_MATERIAL SHOWN:_
------------------------------------------------

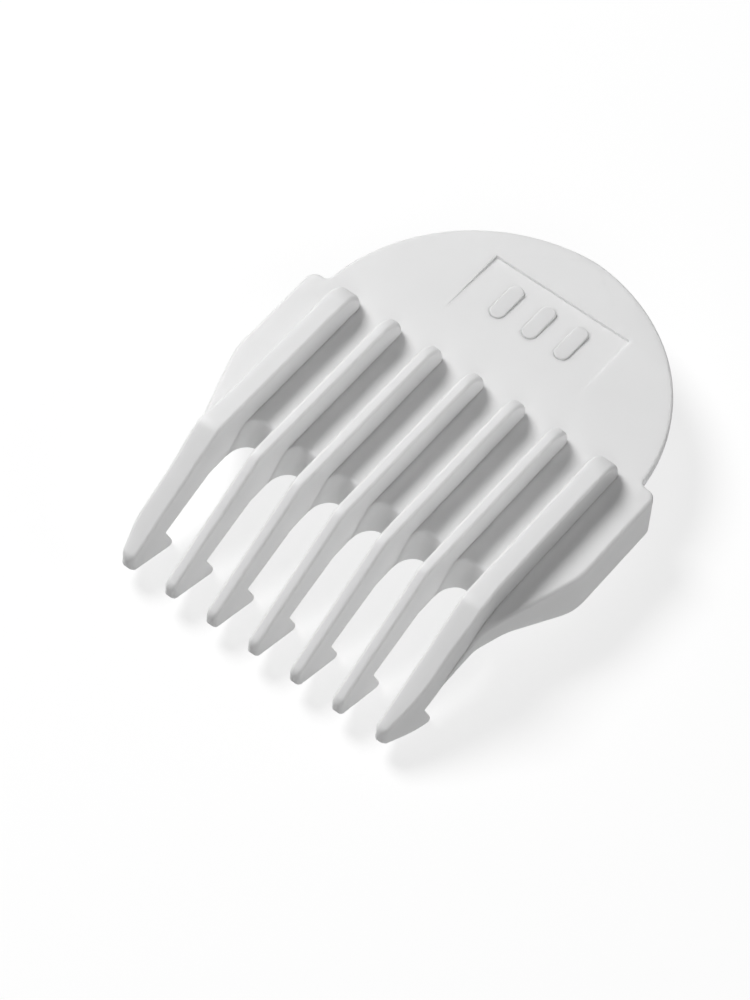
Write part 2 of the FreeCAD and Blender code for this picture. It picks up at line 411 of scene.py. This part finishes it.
def underColumn(w, ceiling):
    # under the skirt and up its inner face
    inner, lift = w["inner"], w["footRound"]
    if inner.y < seamY:
        lift = min(lift, 0.9 * (padZ - w["foot"])) * (inner.y - footY) / (seamY - footY)
    across = inner - w["outer"]
    across = across.normalized() if across.length > 1e-9 else Vector((-1, 0))
    column = footColumn(w)
    for a in reversed(quarter(4)):
        p = inner - across * (lift * (1 - math.cos(a)))
        column.append((p.x, p.y, w["foot"] + lift * (1 - math.sin(a))))
    column.append((inner.x, inner.y, max(padZ, w["foot"] + lift)))
    column.append((inner.x, inner.y, ceiling))
    return column


def addWalls(bm, wall):
    ahead = [w for w in wall if w["outer"].y < footY + small]
    addBoth(bm, [outerColumn(w) for w in wall])
    addBoth(bm, [underColumn(w, 0.0) for w in wall if w["outer"].y > seamY - small])
    addBoth(bm, [underColumn(w, padZ) for w in wall if seamY + small > w["outer"].y > footY - small])
    addBoth(bm, [footColumn(w) + [(stemX, w["outer"].y, w["foot"])] for w in ahead])
    addBoth(bm, [
        [(stemX, w["outer"].y, w["top"]), outerColumn(w)[0]]
        for w in wall if w["outer"].y < lipY + small
    ])
    tail = wall[-1]
    ring = [(stemX, ridgeEndY, tail["top"])] + outerColumn(tail)
    ring += footColumn(tail)[1:] + [(stemX, ridgeEndY, tail["foot"])]
    for side in (1, -1):
        bm.faces.new([bm.verts.new(Vector((side * x, y, z)) * mm) for x, y, z in ring])


def arcPoints(centre, radius, start, end, steps):
    # points with their outward directions; the radius is negative where the rim is hollow
    for k in range(steps + 1):
        a = start + (end - start) * k / steps
        out = Vector((math.cos(a), math.sin(a)))
        yield centre + out * radius, out


def addTabRim(bm, s):
    # rear arc, side arc, and the notch that joins them to the shoulder
    r = s["notchRound"]
    bigRadius = s["tabSideRadius"]
    sideCentre = Vector((-s["tabSideShift"], shoulderY - s["tabSideAhead"]))
    rearOffset = math.sqrt((bigRadius - s["tabRearRadius"]) ** 2 - s["tabSideShift"] ** 2)
    meetAngle = math.atan2(rearOffset, s["tabSideShift"])
    notchAngle = math.asin((shoulderY + r - sideCentre.y) / (bigRadius + r))
    rearCentre = Vector((0, sideCentre.y + rearOffset))
    notchCentre = sideCentre + Vector((math.cos(notchAngle), math.sin(notchAngle))) * (bigRadius + r)
    rim = list(arcPoints(rearCentre, s["tabRearRadius"], math.pi / 2, meetAngle, 8))
    rim += list(arcPoints(sideCentre, bigRadius, meetAngle, notchAngle, 88))[1:]
    rim += list(arcPoints(notchCentre, -r, notchAngle, math.pi / 2, 8))[1:]
    rim.append((Vector((innerX, shoulderY)), Vector((0, 1))))
    t = s["tabRound"]
    columns = []
    for point, out in rim:
        under = t * min(1, (innerX - point.x) / s["notchEase"])
        column = []
        for a in quarter():
            p = point - out * (t * (1 - math.sin(a)))
            column.append((p.x, p.y, plateTop - t * (1 - math.cos(a))))
        for a in quarter(5):
            p = point - out * (under * (1 - math.cos(a)))
            column.append((p.x, p.y, under * (1 - math.sin(a))))
        columns.append(column)
    addBoth(bm, columns)


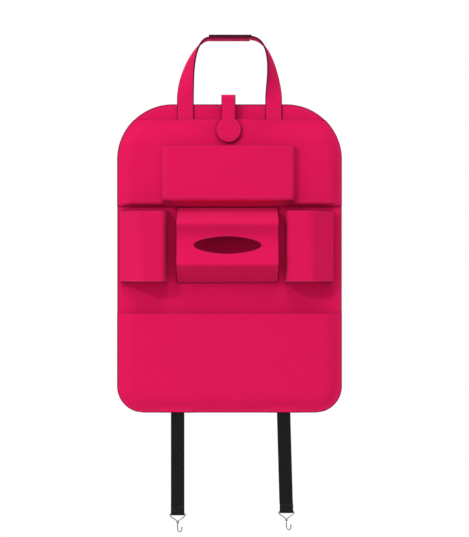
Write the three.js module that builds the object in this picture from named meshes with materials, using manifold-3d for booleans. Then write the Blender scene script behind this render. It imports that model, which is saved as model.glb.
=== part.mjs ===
// Felt organiser that hangs on the back of a car seat.
//
// Units are millimetres, +Z is up, +X is to the right of a person facing the pockets, and the pockets
// face -Y. Heights are worked out from the bottom edge of the back panel. The exported group then lowers
// everything, so that the origin is the underside of the carrying handle, where the organiser hangs, in
// the plane of the panel's back face. "Depth" is the distance in front of that back face.

import * as THREE from 'three';
import { mergeVertices } from 'three/addons/utils/BufferGeometryUtils.js';
import Module from 'manifold-3d';

const wasm = await Module();
wasm.setup();

// ---- Driving dimensions ----------------------------------------------------------------------------

const FELT = 3;
const GAP = 0.3;
const FOLD_POINTS = 5;

const PANEL = { width: 400, height: 549, topRadius: 99, bottomRadius: 47 };

const TABLET_POCKET = { bottom: 368, top: 521, rise: 9, gussetLean: 4, foldRadius: 3, seamWidth: 22 };
const PHONE_POCKET = { left: -119, right: 115, bottom: 374.5, top: 473, rise: 12, gussetLean: 3.5,
  foldRadius: 3, ease: 0.8 };
const MAGAZINE_POCKET = { top: 177, rise: 8, seamMargin: 3, seamWidth: 26, fixedHalfWidth: 140,
  strapBumpHalf: 22, strapBumpFade: 14 };

const BOTTLE_POCKET = {
  bottom: 232,
  top: 359,
  depth: 50,
  innerDepth: 44,
  allowance: 12,
  seamFold: 2.4,
  gussetLean: 1,
  gussetFold: 3.5,
  foldRadius: 7,
  innerSlope: 3,
  floorLift: 3,
  floorEase: 1,
  floorCorner: 6,
  left: { outer: -193, gusset: 10, creaseTop: -161, creaseBottom: -153, inner: -111 },
  right: { outer: 183, gusset: 20, creaseTop: 142, creaseBottom: 146, inner: 100 },
};

const TISSUE_HOLDER = {
  centre: -3.4,
  width: 180,
  seamTop: 365,
  seamBottom: 231,
  seamWidth: 4,
  seamFold: 3,
  foldTop: 336,
  foldBottom: 262.5,
  depth: 56,
  frontSag: 10,
  sagRadius: 20,
  foldRadius: 5,
  slotHeight: 297,
  slotWidth: 117,
  slotTall: 29.5,
  slotReach: 30,
};

const HANDLE = {
  footX: 78.5,
  footBottom: 505,
  width: 30,
  hinge: PANEL.height + 4,
  insideTop: 663.4,
  lapHalf: 36.5,
  upright: { left: 60, right: 34 },
  shoulderIn: { left: 21, right: 0 },
  flatFoot: 0.04,
  twistPower: 2,
  tapeThickness: 1.4,
  tongueTail: 0.02,
  lapStart: 0.996,
};

const TAB = {
  x: -1.8,
  width: 25,
  rootBottom: 500,
  top: 564.5,
  flapDepth: 20.7,
  hingeDrop: 4,
  paddleRadius: 23,
  paddleCentre: 502,
  patchSize: 30,
  patchThickness: 1.5,
};

const STRAP = {
  width: 24,
  thickness: 1.5,
  anchorTop: 24,
  anchorBottom: -0.4,
  hinge: -2.4,
  sewnEnd: 14,
  loopInner: 1.4,
  left: { x: -92.3, lean: 0, length: 183 },
  right: { x: 96.3, lean: 5, length: 179 },
};

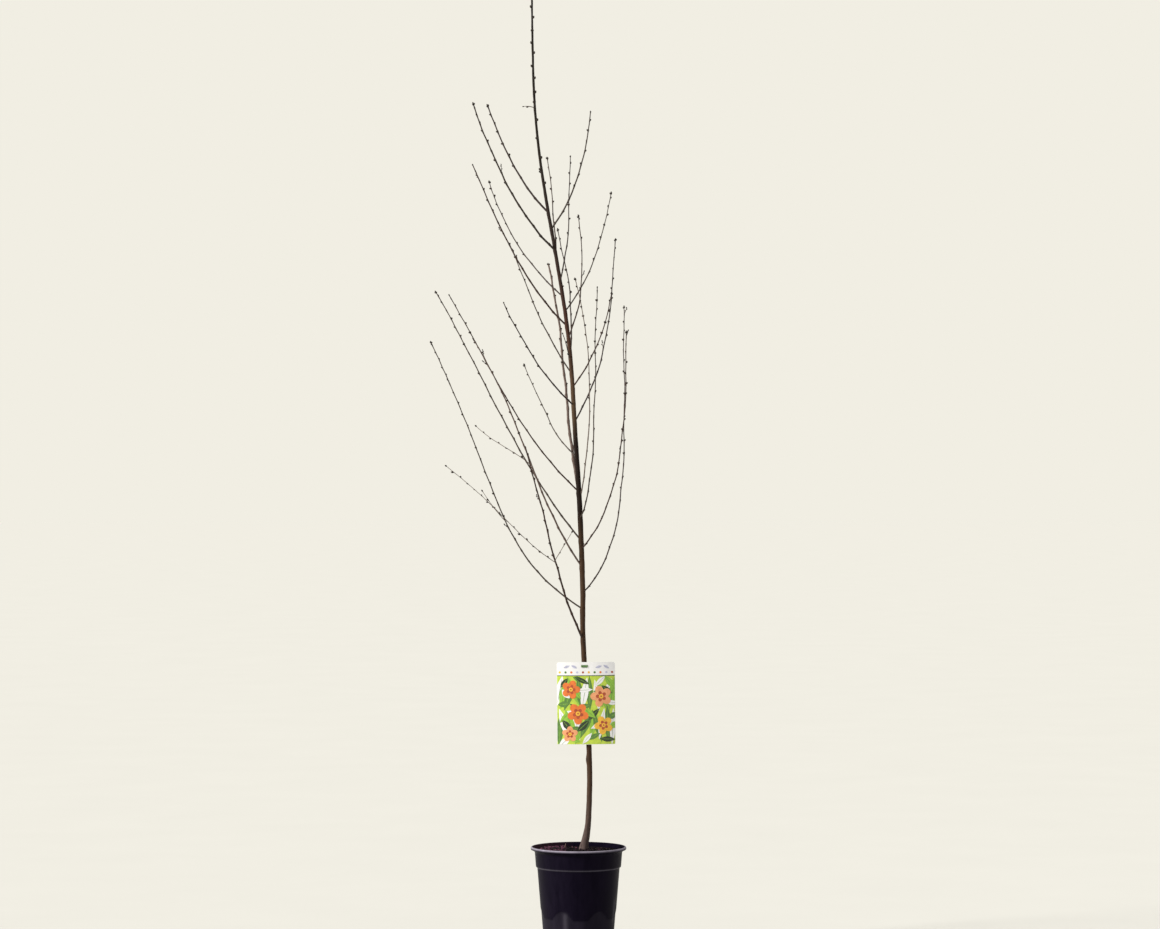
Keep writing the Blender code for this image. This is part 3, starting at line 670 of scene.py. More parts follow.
# Foot height, heading, turn, reach, rise, lean at foot and at tip, elbow, girth and bough share
Shoot = namedtuple("Shoot", "foot heading turn reach rise leave arrive elbow girth bough")
SHOOTS = [Shoot(*sizes) for sizes in (
    (464, 232, 0, 203, 423, 37, 25, 0.46, 4.8, 0.34),
    (532, 170, 0, 342, 589, 58, 26, 0.57, 3.6, 0.42),
    (568, 48, 20, 247, 639, 57, 16, 0.38, 3.3, 0.42),
    (625, 205, 0, 261, 497, 38, 35, 0.38, 4.2, 0.42),
    (664, 302, 0, 182, 472, 58, -1, 0.48, 3.4, 0.42),
    (683, 160, 0, 345, 552, 42, 32, 0.32, 3.8, 0.42),
    (732, 285, 0, 140, 500, 62, 10, 0.35, 3.1, 0.4),
    (766, 320, 30, -10, 492, 14, -16, 0.28, 2.8, 0.4),
    (788, 120, 0, 139, 509, 22, 28, 0.32, 6.6, 0.42),
    (790, 180, 20, 299, 427, 47, 34, 0.4, 3.4, 0.42),
    (867, 130, 0, 183, 206, 61, 35, 0.54, 2.9, 0.4),
    (943, 40, 0, 118, 406, 36, 4, 0.5, 3.5, 0.42),
    (980, 225, 0, 212, 218, 59, 32, 0.27, 3.6, 0.4),
    (1020, 320, 0, 112, 204, 44, 15, 0.47, 3.5, 0.38),
    (1050, 150, 0, 151, 276, 39, 23, 0.34, 3.2, 0.4),
    (1080, 245, 0, 38, 56, 42, 44, 0.5, 2.8, 0.0),
    (1087, 78, 27, 112, 287, 16, 16, 0.35, 3.4, 0.4),
    (1127, 310, -25, 85, 264, 28, -2, 0.52, 3.2, 0.38),
    (1155, 190, 0, 209, 350, 48, 24, 0.25, 4.1, 0.42),
    (1187, 20, 0, 108, 263, 40, 11, 0.38, 3.0, 0.38),
    (1220, 145, 0, 200, 261, 54, 19, 0.33, 3.2, 0.4),
    (1254, 285, 0, 83, 266, 46, 1, 0.53, 3.1, 0.38),
    (1300, 110, 0, 61, 229, 12, 20, 0.53, 3.2, 0.0),
    (1322, 215, 0, 216, 310, 55, 23, 0.26, 4.7, 0.42),
    (1368, 340, 0, 92, 254, 38, 7, 0.4, 4.0, 0.0),
    (1405, 165, 0, 140, 239, 46, 22, 0.38, 4.7, 0.4),
    (1635, 185, 0, 25, 3, 68, 100, 0.36, 2.0, 0.0),
)]
# Parent shoot, share of its route, then heading to elbow as for a shoot
SideTwig = namedtuple("SideTwig", "parent share heading turn reach rise leave arrive elbow")
SIDE_TWIGS = [SideTwig(*sizes) for sizes in (
    (0, 0.464, 192, 0, 241, 210, 57, 52, 0.56),
    (0, 0.478, 330, 0, 42, 61, 35, 32, 0.39),
    (0, 0.937, 175, 0, 116, 81, 50, 46, 0.35),
    (1, 0.467, 190, 0, 51, 66, 44, 33, 0.36),
)]
print("shoots:", len(SHOOTS), "side twigs:", len(SIDE_TWIGS))


# %% Trunk line
def smooth_value(stations, column, height):
    """One column of the stations at a height, on a smooth line through them all."""
    heights = [station[0] * MM for station in stations]
    values = [station[column] * MM for station in stations]
    last = len(stations) - 1

    def slope(i):
        low, high = max(i - 1, 0), min(i + 1, last)
        return (values[high] - values[low]) / (heights[high] - heights[low])

    i = max(k for k in range(last) if k == 0 or heights[k] <= height)
    stretch = heights[i + 1] - heights[i]
    t = (height - heights[i]) / stretch
    eased_rise = values[i] + (values[i + 1] - values[i]) * t * t * (3 - 2 * t)
    return eased_rise + stretch * t * (1 - t) * (slope(i) * (1 - t) - slope(i + 1) * t)


def trunk_point(height):
    """The trunk's centre at a height above the soil."""
    bends = [smooth_value(TRUNK_BENDS, column, height) for column in (1, 2)]
    return Vector((*bends, TRUNK_FOOT + height))


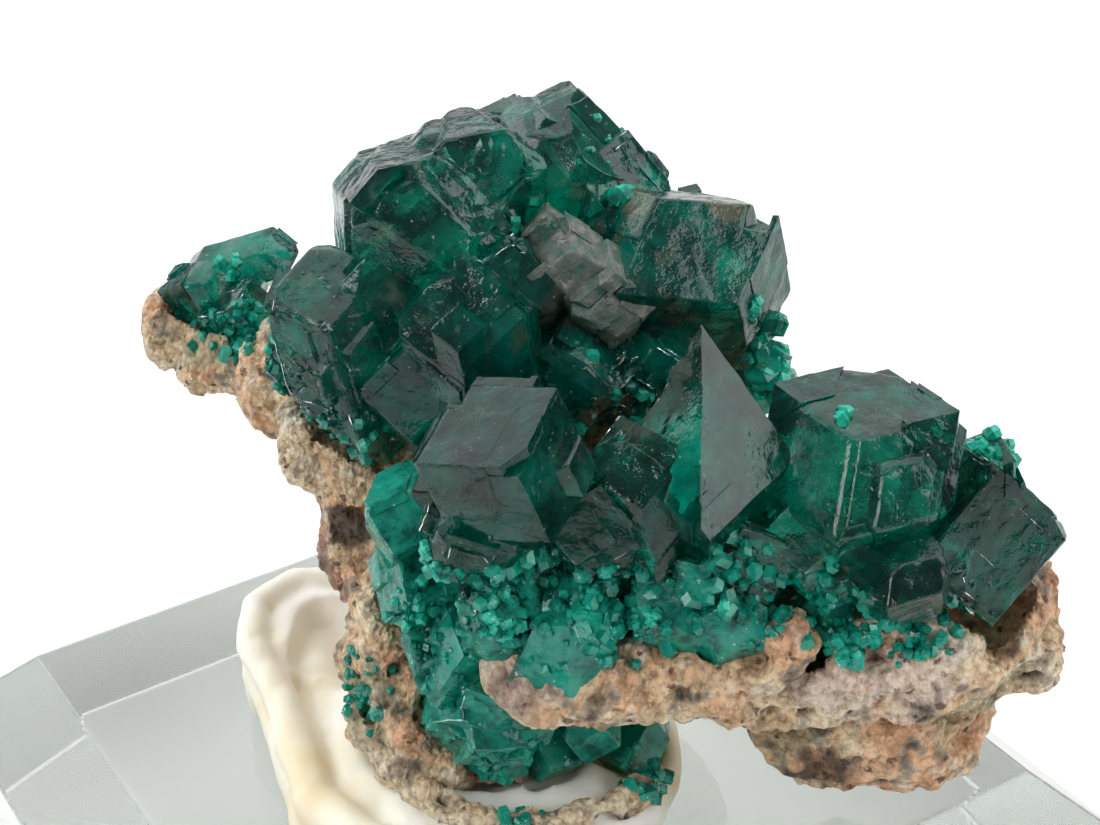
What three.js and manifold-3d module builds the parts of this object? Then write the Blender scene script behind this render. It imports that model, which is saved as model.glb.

------------------------------------------------

_EXERCISE GOAL:_ Quote the records above exactly, from the first line through the line containing "return column", and nothing more.

_WRITTEN ANSWER:_
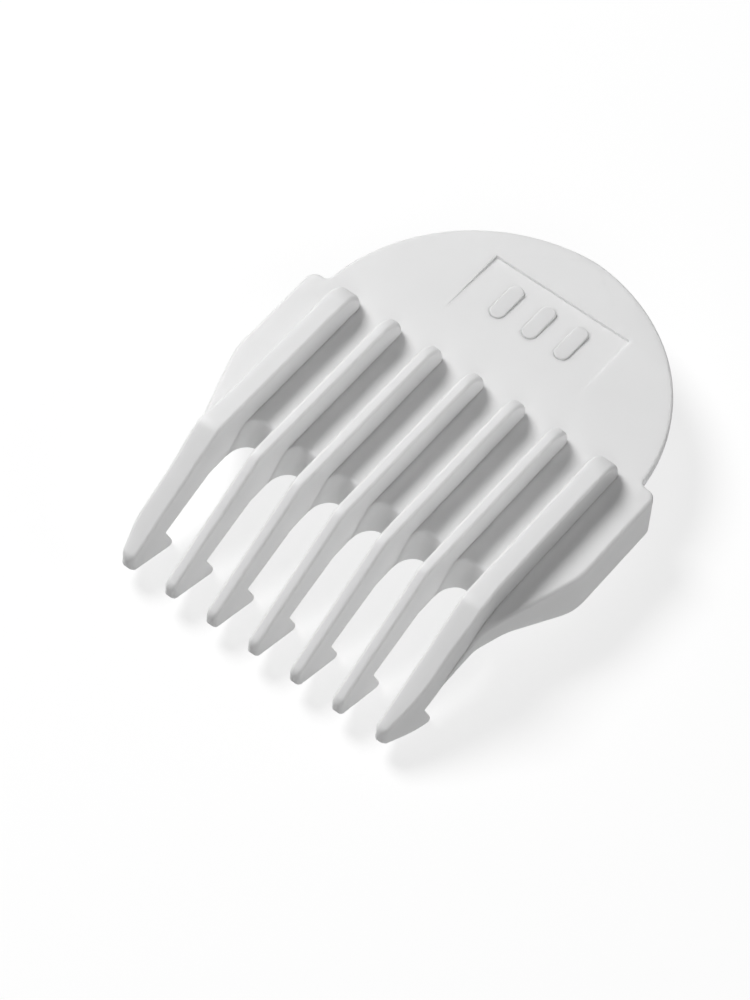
Write part 2 of the FreeCAD and Blender code for this picture. It picks up at line 411 of scene.py. This part finishes it.
def underColumn(w, ceiling):
    # under the skirt and up its inner face
    inner, lift = w["inner"], w["footRound"]
    if inner.y < seamY:
        lift = min(lift, 0.9 * (padZ - w["foot"])) * (inner.y - footY) / (seamY - footY)
    across = inner - w["outer"]
    across = across.normalized() if across.length > 1e-9 else Vector((-1, 0))
    column = footColumn(w)
    for a in reversed(quarter(4)):
        p = inner - across * (lift * (1 - math.cos(a)))
        column.append((p.x, p.y, w["foot"] + lift * (1 - math.sin(a))))
    column.append((inner.x, inner.y, max(padZ, w["foot"] + lift)))
    column.append((inner.x, inner.y, ceiling))
    return column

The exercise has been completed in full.